» **Do this**: Find the lines holding the string "picture" in the data, then copy all of them.
○ ○ ○ ○ ○
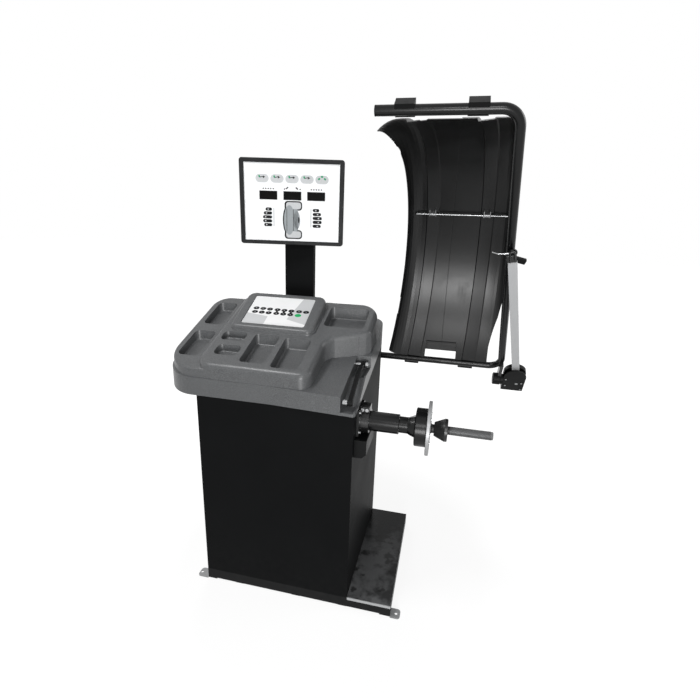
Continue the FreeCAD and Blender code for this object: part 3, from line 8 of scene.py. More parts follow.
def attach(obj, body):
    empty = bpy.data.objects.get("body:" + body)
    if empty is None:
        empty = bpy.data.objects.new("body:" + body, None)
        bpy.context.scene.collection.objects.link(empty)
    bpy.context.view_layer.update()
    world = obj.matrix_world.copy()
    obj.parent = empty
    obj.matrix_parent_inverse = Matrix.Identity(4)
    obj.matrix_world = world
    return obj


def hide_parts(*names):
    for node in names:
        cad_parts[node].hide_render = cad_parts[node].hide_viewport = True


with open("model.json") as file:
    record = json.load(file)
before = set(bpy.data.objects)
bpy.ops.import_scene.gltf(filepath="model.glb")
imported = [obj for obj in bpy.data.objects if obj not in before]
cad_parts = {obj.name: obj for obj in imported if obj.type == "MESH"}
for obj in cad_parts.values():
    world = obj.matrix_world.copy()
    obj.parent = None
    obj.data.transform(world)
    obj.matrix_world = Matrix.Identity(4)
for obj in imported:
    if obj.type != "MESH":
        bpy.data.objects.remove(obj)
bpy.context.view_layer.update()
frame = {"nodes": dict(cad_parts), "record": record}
NODES = frame["nodes"]
MM = 0.001


# ---------------------------------------------------------------- shader arithmetic
class Value:
    """One value in a node tree; arithmetic on it adds Math nodes."""

    def __init__(self, wiring, socket):
        self.wiring = wiring
        self.socket = socket

    def __add__(self, other):
        return self.wiring.math("ADD", self, other)

    def __sub__(self, other):
        return self.wiring.math("SUBTRACT", self, other)

    def __rsub__(self, other):
        return self.wiring.math("SUBTRACT", other, self)

    def __mul__(self, other):
        return self.wiring.math("MULTIPLY", self, other)

    def __truediv__(self, other):
        return self.wiring.math("DIVIDE", self, other)

    __radd__ = __add__
    __rmul__ = __mul__

    def above(self, edge, soft):
        """0 below an edge, 1 above it, over a soft width."""
        return self.wiring.math("MULTIPLY", self - edge, 1.0 / soft, clamp=True)


class Wiring:
    """A node tree, emptied and wired again."""

    def __init__(self, tree):
        self.tree = tree
        self.tree.nodes.clear()

    def node(self, kind, settings=None, inputs=None, output=0):
        """Any node: its settings first, then the values or links of its sockets."""
        made = self.tree.nodes.new(kind)
        for key, value in (settings or {}).items():
            setattr(made, key, value)
        for key, value in (inputs or {}).items():
            if isinstance(value, Value):
                self.tree.links.new(value.socket, made.inputs[key])
            else:
                made.inputs[key].default_value = value
        return Value(self, made.outputs[output])

    def math(self, operation, *terms, clamp=False):
        settings = {"operation": operation, "use_clamp": clamp}
        return self.node("ShaderNodeMath", settings, dict(enumerate(terms)))

    def end(self, kind, shader):
        """The output node, which closes the tree."""
        out = self.tree.nodes.new(kind)
        self.tree.links.new(shader.socket, out.inputs[0])


class Finish(Wiring):
    """A material put together from nodes, for one kind of surface."""

    def __init__(self, name):
        self.material = bpy.data.materials.new(name)
        self.material.use_nodes = True
        super().__init__(self.material.node_tree)
        self.place = self.node("ShaderNodeTexCoord", output="Object")

    def axis(self, letter):
        return self.node("ShaderNodeSeparateXYZ", None, {0: self.place}, letter)

    def stretched(self, x, y, z):
        settings = {"operation": "MULTIPLY"}
        return self.node("ShaderNodeVectorMath", settings, {0: self.place, 1: (x, y, z)})

    def noise(self, scale, detail=3.0, rough=0.55, vector=None):
        inputs = {"Vector": vector or self.place, "Scale": scale, "Detail": detail, "Roughness": rough}
        return self.node("ShaderNodeTexNoise", None, inputs)

    def mix(self, first, second, share):
        settings = {"data_type": "RGBA", "clamp_factor": True}
        return self.node("ShaderNodeMix", settings, {0: share, 6: first, 7: second}, 2)

    def bump(self, height, strength, distance):
        inputs = {"Strength": strength, "Distance": distance, "Height": height}
        return self.node("ShaderNodeBump", None, inputs)

    def set(self, **sockets):
        """The surface, with what varies over it on its sockets."""
        inputs = {name.replace("_", " "): value for name, value in sockets.items()}
        self.end("ShaderNodeOutputMaterial", self.node("ShaderNodeBsdfPrincipled", None, inputs))
        return self.material


def tone(value, tint=0.0):
    """A grey, with a touch of blue."""
    return (value, value * (1.0 + tint * 0.5), value * (1.0 + tint), 1.0)


# ---------------------------------------------------------------- finishes
CREASE_X = 0.545
FILM_LEFT = -0.358
FILM_WIDTH = 0.304
FILM_BACK = 0.120
FILM_DEPTH = 0.186
FIELD_EDGE = 0.004


def opaque(colour, share=1.0):
    """A colour, darkened to a share of itself, with its alpha."""
    return tuple(c * share for c in colour) + (1.0,)


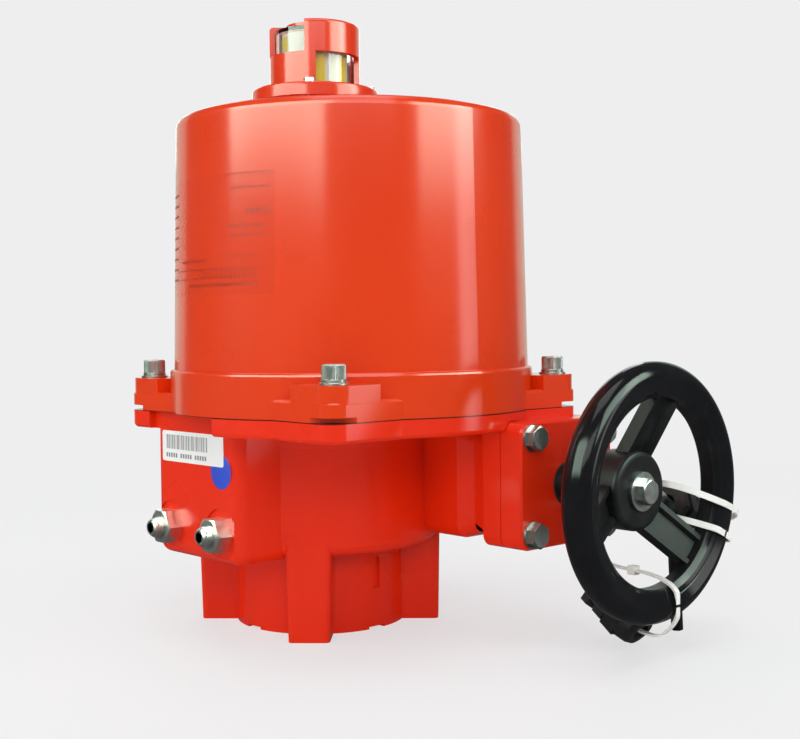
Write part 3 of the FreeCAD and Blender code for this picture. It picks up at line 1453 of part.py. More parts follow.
def build():
    os.makedirs("parts", exist_ok=True)
    save("housing", housing())
    save("gear_cover", gear_cover())
    save("gear_cover_gasket", cover_gasket())
    save("gear_cover_bolts", group(at_plate_bolts(cover_bolt)))
    save("gear_cover_washers", group(at_plate_bolts(plate_washer)))
    save("gear_cover_bush", ring_along_x(cover_bush_r, shaft_end_r + run_gap, block_end_x + plate_gasket_t,
                                         plate_face_x - seal_t, worm_y, worm_z))
    save("gear_cover_seal", ring_along_x(seal_r, shaft_end_r + run_gap, plate_face_x - seal_t, plate_face_x,
                                         worm_y, worm_z))
    save("worm_bearings", group([ring_along_x(bearing_r, shaft_r + run_gap, x, x + bearing_w, worm_y, worm_z)
                                 for x in (left_bearing_x, mid_bearing_x)]))
    save("worm_end_plug", end_plug())
    save("stop_screws", group([stop_screw(s) for s in (-1, 1)]))
    save("stop_nuts", group([stop_nut(s) for s in (-1, 1)]))
    save("output_bush", ring_upright(low_bush_r, sleeve_low_r + run_gap, output_seal_top + seat_gap, floor_z))
    save("output_seal", ring_upright(low_bush_r, sleeve_low_r + run_gap, output_seal_low, output_seal_top))
    save("plate_bush", ring_upright(top_bush_r, sleeve_top_r + run_gap, seam_z, inner_plate_top))
    save("thrust_washer", ring_upright(wheel_hub_r - bite, sleeve_low_r + seat_gap, floor_z, floor_z +
                                       thrust_t))
    save("drive_sleeve", sleeve())
    save("worm_wheel", worm_wheel())
    save("drive_key", drive_key())
    save("sleeve_ring", sleeve_ring())
    save("stop_cam", stop_cam())
    save("worm_shaft", worm_shaft())
    save("shaft_gear", shaft_gear())
    save("shaft_gear_key", shaft_key())
    save("idler_gear", idler_gear())
    save("idler_pin", idler_pin())
    save("motor_rotor", motor_rotor())
    save("motor", motor())
    save("motor_bracket", motor_bracket())
    save("motor_cover", dome())
    save("motor_cover_seal", cover_seal())
    save("motor_cover_screws", group(at_ears(cover_screw)))
    save("motor_cover_washers", group([w for pair in at_ears(cover_washers) for w in pair]))
    save("indicator_housing", indicator_housing())
    save("indicator_lens", indicator_lens())
    save("indicator_drum", indicator_drum())
    save("indicator_spindle", indicator_spindle())
    save("indicator_screws", group(indicator_screw_places(indicator_screw)))
    save("spindle_bush", ring_upright(spindle_r + bush_t, spindle_r + run_gap, dome_top_z - dome_wall,
                                      pedestal_top))
    save("closed_cam", switch_cam(0, closed_lobe_deg))
    save("open_cam", switch_cam(1, open_lobe_deg))
    save("limit_switches", group([limit_switch(level) for level in (0, 1)]))
    save("closed_plunger", plunger(0))
    save("open_plunger", plunger(1))
    save("switch_bracket", switch_bracket())
    save("inner_plate", inner_plate())
    save("inner_plate_screws", group(plate_screw_places(plate_screw)))
    save("terminal_board", terminal_board())
    save("terminal_blocks", terminal_blocks())
    save("capacitor", capacitor())
    save("capacitor_clip", capacitor_clip())
    save("heater", heater())
    save("handwheel", handwheel())
    save("handwheel_bolt", handwheel_bolt())
    low_gland, low_tie = low_gland_and_tie()
    high_gland, high_tie = high_gland_and_tie()
    save("cable_gland_low", low_gland)
    save("cable_gland_high", high_gland)
    save("hex_key", hex_key(V(key_x, worm_y + key_aside, key_foot_z), key_lean))
    save("nylon_ties", group([low_tie, high_tie, key_tie()]))
    save("handwheel_washer", ring_along_x(hub_washer_r, screw_r + seat_gap, hub_front_x,
                                          hub_front_x + hub_washer_t, worm_y, worm_z))


build()
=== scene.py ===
# %% [markdown]
# # An electric valve actuator, dressed for its picture
#
# The solids of the actuator come ready made from the CAD model, in metres, in one shared frame. This lesson
# gives them their paint, metal, rubber and plastic, adds the small pieces that CAD leaves plain, such as
# threads, knurls, stickers and smooth ties, and sets up a quiet studio round them.

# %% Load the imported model
import json
import math

import bmesh
import bpy
from mathutils import Matrix, Vector
from mathutils.geometry import interpolate_bezier


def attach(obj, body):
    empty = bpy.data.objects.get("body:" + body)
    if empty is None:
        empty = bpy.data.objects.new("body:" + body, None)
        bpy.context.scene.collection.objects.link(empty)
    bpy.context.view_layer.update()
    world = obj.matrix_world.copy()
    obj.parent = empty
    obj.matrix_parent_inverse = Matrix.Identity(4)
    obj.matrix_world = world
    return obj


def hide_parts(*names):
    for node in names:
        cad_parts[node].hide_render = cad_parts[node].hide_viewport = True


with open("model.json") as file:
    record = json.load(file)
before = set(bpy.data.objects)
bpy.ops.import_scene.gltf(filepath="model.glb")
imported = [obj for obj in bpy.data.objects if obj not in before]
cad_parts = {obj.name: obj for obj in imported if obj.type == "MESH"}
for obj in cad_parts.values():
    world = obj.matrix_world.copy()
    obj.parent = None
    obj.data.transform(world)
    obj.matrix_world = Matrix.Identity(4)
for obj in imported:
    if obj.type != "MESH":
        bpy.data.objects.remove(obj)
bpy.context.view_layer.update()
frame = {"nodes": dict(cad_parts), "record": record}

# %% [markdown]
# ## Small helpers for materials
#
# Every finish starts from Blender's Principled shader. Real surfaces are never one flat value, so each finish
# gets three things: a slow change of colour, a change of roughness, and a fine bump. All of them read Object
# coordinates, which are metres on the actuator, so a scale of 1000 means features about a millimetre wide.

# %% Start a finish
def plain_finish(name, colour, roughness, metallic=0.0):
    material = bpy.data.materials.new(name)
    material.use_nodes = True
    shader = material.node_tree.nodes["Principled BSDF"]
    shader.inputs["Base Color"].default_value = (*colour, 1.0)
    shader.inputs["Roughness"].default_value = roughness
    shader.inputs["Metallic"].default_value = metallic
    material.diffuse_color = (*colour, 1.0)
    return material, shader


def add_node(material, kind, **settings):
    node = material.node_tree.nodes.new(kind)
    for name, value in settings.items():
        setattr(node, name, value)
    return node


def link(material, output, target):
    material.node_tree.links.new(output, target)


def object_place(material):
    """The Object coordinates of a material, made once."""
    for node in material.node_tree.nodes:
        if node.type == "TEX_COORD":
            return node.outputs["Object"]
    return add_node(material, "ShaderNodeTexCoord").outputs["Object"]


def noise(material, scale, detail=3.0, stretch=None):
    """A noise pattern. stretch squeezes it along the axes, for drawn or brushed metal."""
    node = add_node(material, "ShaderNodeTexNoise")
    node.inputs["Scale"].default_value = scale
    node.inputs["Detail"].default_value = detail
    place = object_place(material)
    if stretch:
        mapping = add_node(material, "ShaderNodeMapping")
        mapping.inputs["Scale"].default_value = stretch
        link(material, place, mapping.inputs["Vector"])
        place = mapping.outputs["Vector"]
    link(material, place, node.inputs["Vector"])
    return node.outputs["Fac"]


def from_to(material, source, low, high, start=0.3, end=0.7):
    """Turns a pattern into a value that runs from low to high."""
    node = add_node(material, "ShaderNodeMapRange")
    for name, value in (("From Min", start), ("From Max", end), ("To Min", low), ("To Max", high)):
        node.inputs[name].default_value = value
    link(material, source, node.inputs["Value"])
    return node.outputs["Result"]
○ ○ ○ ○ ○
» **Result of this exercise**:
Write part 3 of the FreeCAD and Blender code for this picture. It picks up at line 1453 of part.py. More parts follow.
# # An electric valve actuator, dressed for its picture